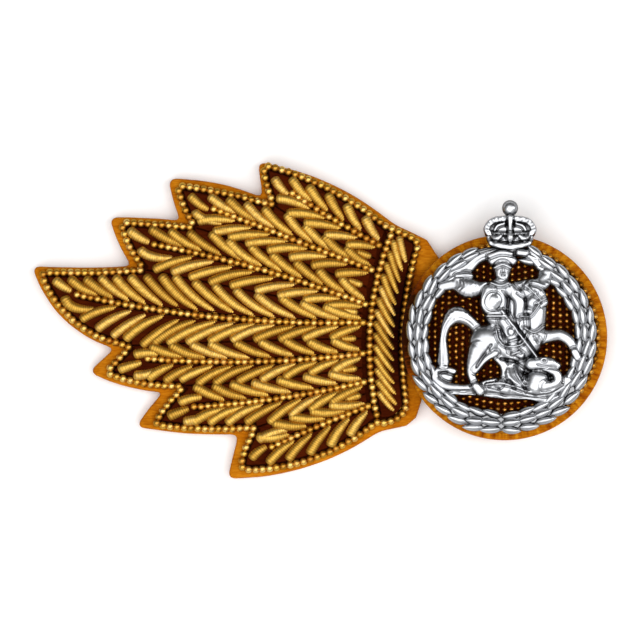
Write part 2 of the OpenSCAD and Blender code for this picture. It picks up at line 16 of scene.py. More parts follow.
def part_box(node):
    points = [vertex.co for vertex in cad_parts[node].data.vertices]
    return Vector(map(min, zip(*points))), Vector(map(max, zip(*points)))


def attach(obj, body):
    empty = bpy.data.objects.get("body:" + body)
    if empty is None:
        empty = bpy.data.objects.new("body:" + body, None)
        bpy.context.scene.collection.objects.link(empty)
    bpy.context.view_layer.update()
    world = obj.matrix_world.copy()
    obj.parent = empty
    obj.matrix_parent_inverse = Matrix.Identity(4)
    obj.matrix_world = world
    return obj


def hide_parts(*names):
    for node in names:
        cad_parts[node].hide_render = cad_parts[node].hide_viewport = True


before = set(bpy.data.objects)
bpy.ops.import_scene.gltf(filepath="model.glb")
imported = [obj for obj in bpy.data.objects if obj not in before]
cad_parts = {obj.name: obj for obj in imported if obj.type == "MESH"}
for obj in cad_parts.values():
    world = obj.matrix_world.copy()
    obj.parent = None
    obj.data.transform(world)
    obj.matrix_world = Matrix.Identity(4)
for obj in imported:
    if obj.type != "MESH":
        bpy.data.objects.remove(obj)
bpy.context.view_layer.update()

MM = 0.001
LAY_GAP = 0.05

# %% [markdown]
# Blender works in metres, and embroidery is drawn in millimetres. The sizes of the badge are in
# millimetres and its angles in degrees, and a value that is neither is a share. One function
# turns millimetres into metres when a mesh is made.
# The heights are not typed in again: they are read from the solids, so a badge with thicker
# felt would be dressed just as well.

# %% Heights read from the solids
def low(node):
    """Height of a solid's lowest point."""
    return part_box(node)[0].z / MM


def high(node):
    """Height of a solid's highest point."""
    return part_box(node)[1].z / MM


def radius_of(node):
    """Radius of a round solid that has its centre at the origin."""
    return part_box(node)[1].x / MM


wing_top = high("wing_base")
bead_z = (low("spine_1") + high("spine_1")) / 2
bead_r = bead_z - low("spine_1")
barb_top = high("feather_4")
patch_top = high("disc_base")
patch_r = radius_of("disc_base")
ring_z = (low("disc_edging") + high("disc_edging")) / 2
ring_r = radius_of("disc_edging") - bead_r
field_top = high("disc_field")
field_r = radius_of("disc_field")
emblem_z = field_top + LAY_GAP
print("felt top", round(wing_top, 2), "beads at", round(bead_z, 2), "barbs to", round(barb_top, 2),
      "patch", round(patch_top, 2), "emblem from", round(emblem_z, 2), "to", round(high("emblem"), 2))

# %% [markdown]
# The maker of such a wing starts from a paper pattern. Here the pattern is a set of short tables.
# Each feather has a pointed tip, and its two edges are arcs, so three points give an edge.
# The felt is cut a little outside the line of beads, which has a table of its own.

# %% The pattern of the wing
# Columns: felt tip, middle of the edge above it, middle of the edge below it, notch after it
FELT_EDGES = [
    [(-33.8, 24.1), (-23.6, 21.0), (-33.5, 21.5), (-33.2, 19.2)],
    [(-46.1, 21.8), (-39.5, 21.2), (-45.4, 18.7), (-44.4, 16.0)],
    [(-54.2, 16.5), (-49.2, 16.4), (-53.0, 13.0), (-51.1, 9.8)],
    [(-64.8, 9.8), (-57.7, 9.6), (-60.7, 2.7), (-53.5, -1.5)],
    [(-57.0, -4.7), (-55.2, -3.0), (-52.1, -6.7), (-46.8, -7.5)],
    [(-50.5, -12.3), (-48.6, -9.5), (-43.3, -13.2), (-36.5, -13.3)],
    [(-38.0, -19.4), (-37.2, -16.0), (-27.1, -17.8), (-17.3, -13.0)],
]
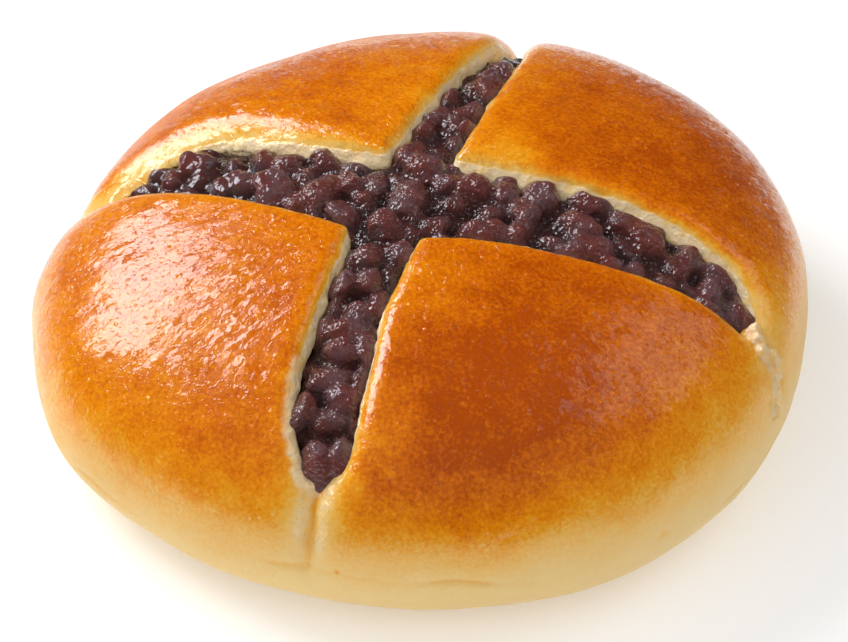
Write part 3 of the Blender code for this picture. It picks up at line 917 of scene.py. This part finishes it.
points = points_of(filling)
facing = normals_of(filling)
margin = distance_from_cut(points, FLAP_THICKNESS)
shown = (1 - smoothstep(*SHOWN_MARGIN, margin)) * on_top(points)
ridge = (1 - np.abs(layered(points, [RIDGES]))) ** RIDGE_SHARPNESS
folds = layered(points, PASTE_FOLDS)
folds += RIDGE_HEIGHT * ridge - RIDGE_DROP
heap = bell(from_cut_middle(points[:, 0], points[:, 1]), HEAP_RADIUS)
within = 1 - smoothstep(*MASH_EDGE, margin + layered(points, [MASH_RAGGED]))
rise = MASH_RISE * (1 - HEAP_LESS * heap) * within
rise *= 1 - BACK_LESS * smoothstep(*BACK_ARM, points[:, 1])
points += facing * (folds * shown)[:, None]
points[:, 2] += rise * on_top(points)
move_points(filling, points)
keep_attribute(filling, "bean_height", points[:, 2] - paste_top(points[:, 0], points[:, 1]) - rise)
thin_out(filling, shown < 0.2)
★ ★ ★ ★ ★
» **CHALLENGE**
Go through the records and print each one exactly.

» **ANSWER TO THIS PROBLEM**
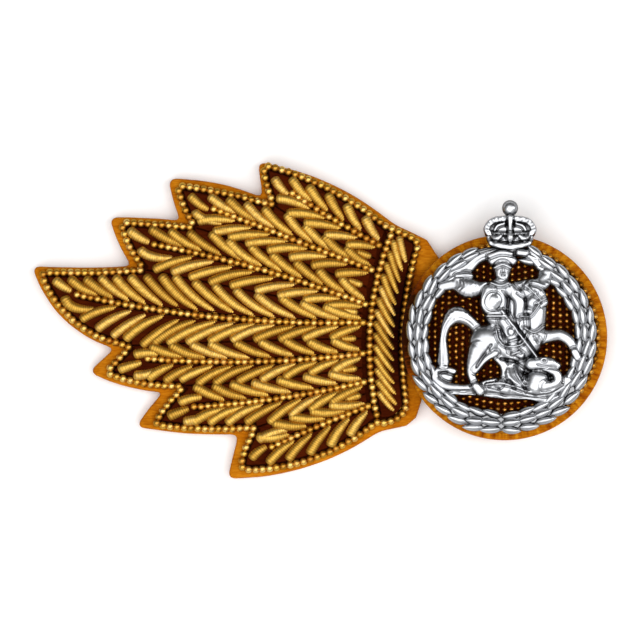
Write part 2 of the OpenSCAD and Blender code for this picture. It picks up at line 16 of scene.py. More parts follow.
def part_box(node):
    points = [vertex.co for vertex in cad_parts[node].data.vertices]
    return Vector(map(min, zip(*points))), Vector(map(max, zip(*points)))


def attach(obj, body):
    empty = bpy.data.objects.get("body:" + body)
    if empty is None:
        empty = bpy.data.objects.new("body:" + body, None)
        bpy.context.scene.collection.objects.link(empty)
    bpy.context.view_layer.update()
    world = obj.matrix_world.copy()
    obj.parent = empty
    obj.matrix_parent_inverse = Matrix.Identity(4)
    obj.matrix_world = world
    return obj


def hide_parts(*names):
    for node in names:
        cad_parts[node].hide_render = cad_parts[node].hide_viewport = True


before = set(bpy.data.objects)
bpy.ops.import_scene.gltf(filepath="model.glb")
imported = [obj for obj in bpy.data.objects if obj not in before]
cad_parts = {obj.name: obj for obj in imported if obj.type == "MESH"}
for obj in cad_parts.values():
    world = obj.matrix_world.copy()
    obj.parent = None
    obj.data.transform(world)
    obj.matrix_world = Matrix.Identity(4)
for obj in imported:
    if obj.type != "MESH":
        bpy.data.objects.remove(obj)
bpy.context.view_layer.update()

MM = 0.001
LAY_GAP = 0.05

# %% [markdown]
# Blender works in metres, and embroidery is drawn in millimetres. The sizes of the badge are in
# millimetres and its angles in degrees, and a value that is neither is a share. One function
# turns millimetres into metres when a mesh is made.
# The heights are not typed in again: they are read from the solids, so a badge with thicker
# felt would be dressed just as well.

# %% Heights read from the solids
def low(node):
    """Height of a solid's lowest point."""
    return part_box(node)[0].z / MM


def high(node):
    """Height of a solid's highest point."""
    return part_box(node)[1].z / MM


def radius_of(node):
    """Radius of a round solid that has its centre at the origin."""
    return part_box(node)[1].x / MM


wing_top = high("wing_base")
bead_z = (low("spine_1") + high("spine_1")) / 2
bead_r = bead_z - low("spine_1")
barb_top = high("feather_4")
patch_top = high("disc_base")
patch_r = radius_of("disc_base")
ring_z = (low("disc_edging") + high("disc_edging")) / 2
ring_r = radius_of("disc_edging") - bead_r
field_top = high("disc_field")
field_r = radius_of("disc_field")
emblem_z = field_top + LAY_GAP
print("felt top", round(wing_top, 2), "beads at", round(bead_z, 2), "barbs to", round(barb_top, 2),
      "patch", round(patch_top, 2), "emblem from", round(emblem_z, 2), "to", round(high("emblem"), 2))

# %% [markdown]
# The maker of such a wing starts from a paper pattern. Here the pattern is a set of short tables.
# Each feather has a pointed tip, and its two edges are arcs, so three points give an edge.
# The felt is cut a little outside the line of beads, which has a table of its own.

# %% The pattern of the wing
# Columns: felt tip, middle of the edge above it, middle of the edge below it, notch after it
FELT_EDGES = [
    [(-33.8, 24.1), (-23.6, 21.0), (-33.5, 21.5), (-33.2, 19.2)],
    [(-46.1, 21.8), (-39.5, 21.2), (-45.4, 18.7), (-44.4, 16.0)],
    [(-54.2, 16.5), (-49.2, 16.4), (-53.0, 13.0), (-51.1, 9.8)],
    [(-64.8, 9.8), (-57.7, 9.6), (-60.7, 2.7), (-53.5, -1.5)],
    [(-57.0, -4.7), (-55.2, -3.0), (-52.1, -6.7), (-46.8, -7.5)],
    [(-50.5, -12.3), (-48.6, -9.5), (-43.3, -13.2), (-36.5, -13.3)],
    [(-38.0, -19.4), (-37.2, -16.0), (-27.1, -17.8), (-17.3, -13.0)],
]
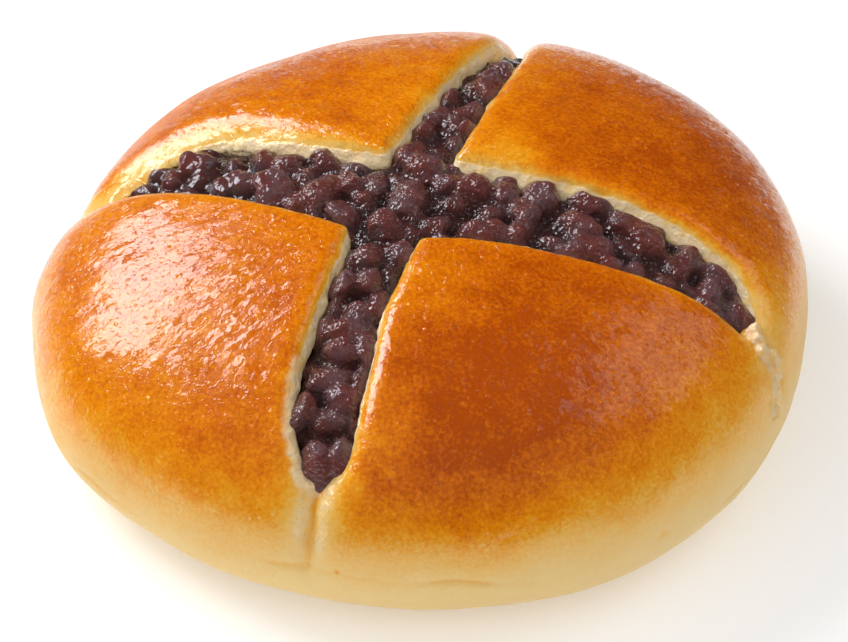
Write part 3 of the Blender code for this picture. It picks up at line 917 of scene.py. This part finishes it.
points = points_of(filling)
facing = normals_of(filling)
margin = distance_from_cut(points, FLAP_THICKNESS)
shown = (1 - smoothstep(*SHOWN_MARGIN, margin)) * on_top(points)
ridge = (1 - np.abs(layered(points, [RIDGES]))) ** RIDGE_SHARPNESS
folds = layered(points, PASTE_FOLDS)
folds += RIDGE_HEIGHT * ridge - RIDGE_DROP
heap = bell(from_cut_middle(points[:, 0], points[:, 1]), HEAP_RADIUS)
within = 1 - smoothstep(*MASH_EDGE, margin + layered(points, [MASH_RAGGED]))
rise = MASH_RISE * (1 - HEAP_LESS * heap) * within
rise *= 1 - BACK_LESS * smoothstep(*BACK_ARM, points[:, 1])
points += facing * (folds * shown)[:, None]
points[:, 2] += rise * on_top(points)
move_points(filling, points)
keep_attribute(filling, "bean_height", points[:, 2] - paste_top(points[:, 0], points[:, 1]) - rise)
thin_out(filling, shown < 0.2)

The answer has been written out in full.